SALib / SALib

Sensitivity Analysis Library in Python. Contains Sobol, Morris, FAST, and other methods.
http://SALib.github.io/SALib/
MIT License
891 stars 238 forks source link

Quantifying the impact of "outliers" on SA results #516

Open mschrader15 opened 2 years ago

mschrader15 commented 2 years ago

Hi All,

I am using this issue like a forum question:

Does anyone know of published research that deals with selecting the bounds for the sensitivity analysis, and especially how model evaluation near the bounds can lead to erroneous results?

My application is traffic simulation. When I generate Sobol sequences for input parameters using the ranges given by prior papers, I find that certain combinations of parameters near the bounds (one at highest value, one at lowest) can cause the traffic flow to break down, making it much different than 99% of the other simulations and failing very basic calibration.

The impact is that these 1% simulations cause a long right tail in the overall distribution of my model outputs and cause the Sobol indices to "over-weight" the impact of the parameters that caused the breakdown. If I re-run the simulation with the sequence bounds set to more realistic values, the CI converges faster and SI's are different.

mschrader15 commented 2 years ago

Looks like #262 was a similar question

willu47 commented 2 years ago

Hi @mschrader15 - thanks for the question. I am currently looking into a related topic regarding "bounds for the sensitivity analysis" and have found a few papers which show the importance of "properly" assessing the range over which the input parameters can vary - e.g. your uncertainty over the input - rather than merely selecting a ±10% range around a central value.

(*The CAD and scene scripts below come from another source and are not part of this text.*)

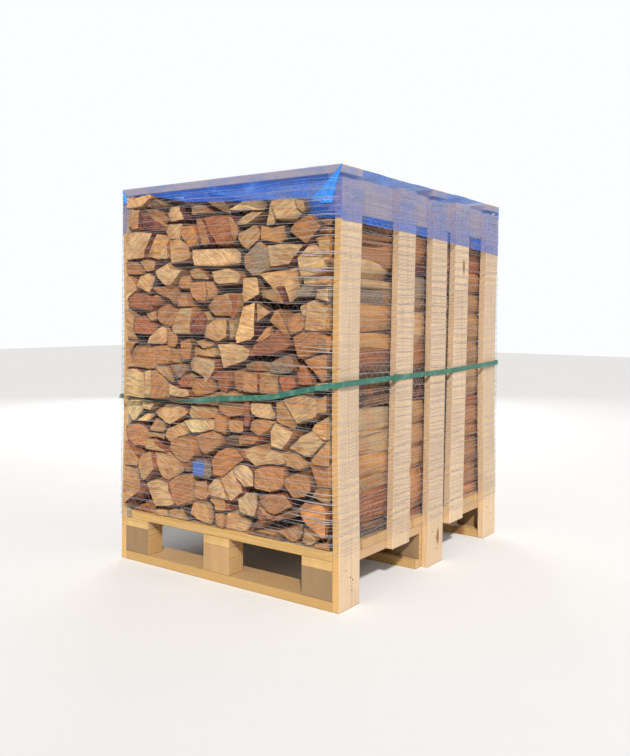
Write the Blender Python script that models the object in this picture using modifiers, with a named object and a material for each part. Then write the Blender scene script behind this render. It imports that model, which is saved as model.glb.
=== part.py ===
"""Firewood on a wooden pallet.

Split logs lie in three rows on a pallet of sawn boards. Five posts stand on each side of it and carry
two rails and three cross-planks. A blue film lies over the top, a wide-meshed net wraps the whole load
and a green strap runs round its middle. The front is the -Y side, where the log ends face, and the
origin is on the ground under the middle of the load.
"""

import random

import bmesh
import bpy
from mathutils import Matrix, Vector

CLEARANCE = 0.0003

# Pallet
PALLET_WIDTH = 0.796
PALLET_DEPTH = 0.995
BOARD_THICK = 0.0257
BOTTOM_BOARD_WIDTH = 0.100
BLOCK_SIZE = Vector((0.100, 0.060, 0.079))
MIDDLE_BLOCK_SHIFT = -0.012
DECK_BOARDS = 7
DECK_GAP = 0.010
DECK_FRONT_STEP = 0.028

# Posts, rails and cross-planks, all sawn to one section
SAWN_WIDTH = 0.098
SAWN_THICK = 0.022
PLANK_TOP = 1.168
POST_TOP_GAP = 0.012
MIDDLE_PLANK_Y = 0.005
EDGE_BEVEL = 0.0012
POST_BOW = 0.007
BOW_CUTS = 5

# Each post: the lower front corner's y, how far the top leans back, whether it reaches the ground
POSTS = (
    (-0.4975, 0.000, True),
    (-0.228, 0.028, False),
    (-0.015, 0.020, True),
    (0.130, 0.037, False),
    (0.3925, 0.007, True),
)

# Firewood
ROWS = 3
ROW_GAP = 0.004
END_RECESS = 0.070
HEART_SIDE = 0.036
HEART_TOP = 1.113
ROOT_DEPTH = 0.004
LOG_LEFT = -0.3905
LOG_RIGHT = 0.3895
RAIL_ROOM = 0.3745
END_PROUD = 0.022
MEAN_PROUD = 0.019
FILM_LOG_RECESS = 0.006
END_SCATTER = (-0.0025, 0.012)
END_SEED = 7
FRONT_LOG_POINTS = 7
MIDDLE_LOG_POINTS = 5
BACK_LOG_POINTS = 4
BACK_LOG_AREA = 15.0
SIDE_LOG_REACH = 0.006

# Where the log ends' outlines were drawn from: they lie on the plane of the posts' front edges
SIGHT_ACROSS = 2.0352
SIGHT_AWAY = 1.7347
SIGHT_HEIGHT = 0.7613
OUTLINE_PLANE_Y = -0.500
OUTLINE_LEFT_X = -0.422

# Measures on the outlines, in centimetres: logs behind the film, logs on the deck, and the height
# over which the outlines are turned half round for the back row
CM_PER_METRE = 100
FILM_LOGS_OVER = 109.5
FLAP_LOGS_OVER = 102
FLAP_LOGS_FROM = 73
DECK_LOGS_UNDER = 16.5
OUTLINE_HEIGHT = 129.2

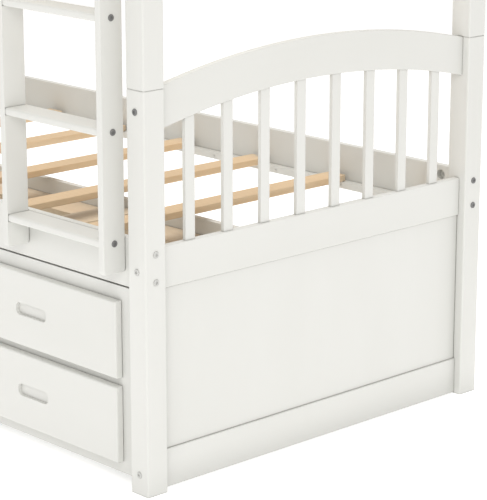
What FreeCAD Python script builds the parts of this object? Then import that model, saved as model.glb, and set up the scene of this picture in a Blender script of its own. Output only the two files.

So this is like the opposite issue to the one you raise, but it is related - in both cases, conducting an exercise to try to quantify uncertainty around the inputs should lead you to a good solution. In your case, if there is a possibility that these parameter combinations which cause erroneous results can occur, then you need to take a closer look at your model to better simulate this eventuality. If the likelihood of the combination is vanishingly small, then you can exclude that from your analysis.

mschrader15 commented 2 years ago

Thanks for the synopsis @willu47! Would you mind sharing links to those papers?

mschrader15 commented 2 years ago

Referencing #315 here as well. Same issue